Lo sport è di tutti
- Bettina
- 4 feb 2017
- Tempo di lettura: 2 min
Tutti hanno diritto di fare sport e di farlo come vogliono.
Che la conseguenza di allenarsi in uno sport sia fare partita e che la conseguenza di fare partita sia vincere è solo un luogo comune valido per alcuni, ma mai per tutti.
Fare sport è muoversi, giocare, divertirsi, distrarsi e volersi bene, ma il modo in cui uno vuole farlo è completamente soggettivo e non può neanche lontanamente essere stereotipato. Non ci sono tabelle, progetti, grafici, cliché, ma solo tanti casi diversi in cui ognuno sceglie quale sport gli piace di più, come interpretarlo e come viverlo per stare bene. C’è chi si mette in gioco, chi si pone degli obiettivi, chi si confronta con degli avversari e anche chi solo pratica uno sport per sfogarsi o sudare, o ancora chi solo per stare insieme ad altre persone facendo sano movimento.
E se il più delle volte il modo in cui giochiamo, invece che rispecchiare l’espressione di noi stessi e del nostro piacere, fosse solo una conseguenza dell’essere accettati o approvati?
Vale di più l’opinione che hanno gli altri di noi o quella che abbiamo di noi stessi?
A tutti piacciono gli applausi, i complimenti e in ciò non c’è nulla di insano, ma la ricerca di approvazione dovrebbe restare un valore aggiunto e non un’esigenza.
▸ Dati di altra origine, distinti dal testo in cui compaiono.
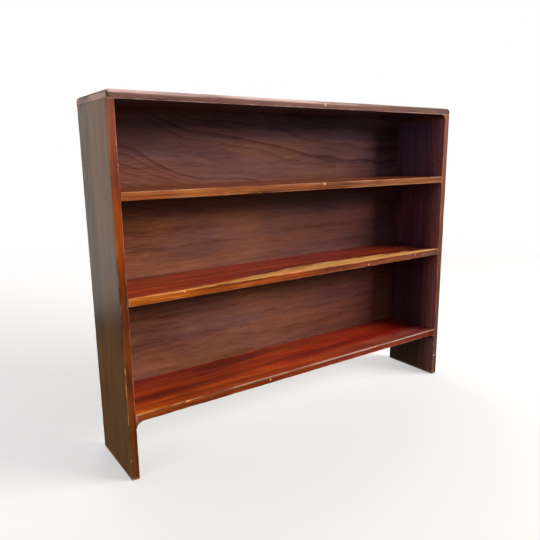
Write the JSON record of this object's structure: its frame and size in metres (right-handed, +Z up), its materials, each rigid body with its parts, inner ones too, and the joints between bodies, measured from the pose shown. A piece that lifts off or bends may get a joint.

Se ne abbiamo bisogno per stare bene allora è pericoloso perché se non c’è noi crolliamo.
Portarsi dietro la necessità di essere approvati in tutto quello che si fa ci condanna a vivere frustrati; è un grosso freno alla costruzione di un’identità oltre che al vedere espresso il nostro piacere. Se siamo così in balia del parere altrui finisce per non esistere un io, ma esistono le reazioni altrui che determinano oltre al mio stato d’animo quello che penso e dico…sono quello che gli altri vogliono che io sia e non ciò che voglio.
Sentirsi biasimare o riprendere brucia. È più facile agire in modo da farsi approvare, ma così facendo si rendono le opinioni altrui più importanti delle nostre.
Se ci si impegna a giocare a tennis e si finisce per fare le partite perché lo crediamo giusto o normale e non perché ci piace e ci diverte, e si vuole vincere perché è normale vincere, tutto diventa pericoloso. Anche nelle competizioni la normalità è giocare. Vincere sarà un valore aggiunto e perdere un peccato, ma nessuna delle due cose andrà ad intaccare il concetto sano del mio fare sport.
Credo che si dovrebbe più spesso lasciare che il bambino scopra e ricerchi l’espressione di gioco che più sente sua perché lo rispecchia caratterialmente e concorda col suo gusto, quindi nessuno dovrebbe avere il diritto di giudicarlo per le sue vittorie o sconfitte e lui stesso non dovrebbe avere come obiettivo vincere per incontrare il consenso altrui. Un giocatore di classifica 2.5 dovrebbe godere della stessa considerazione di un 4.4 perché sono due esseri umani che hanno semplicemente deciso di viversi lo stesso sport in modo diverso o che hanno attitudini o obiettivi diversi.
Di qualsiasi sport si tratti e a qualsiasi livello se uno si è divertito e si è sentito libero di esprimersi come piace a lui e secondo i suoi personali obiettivi sarà sempre vincitore e con lui avrà vinto anche lo sport.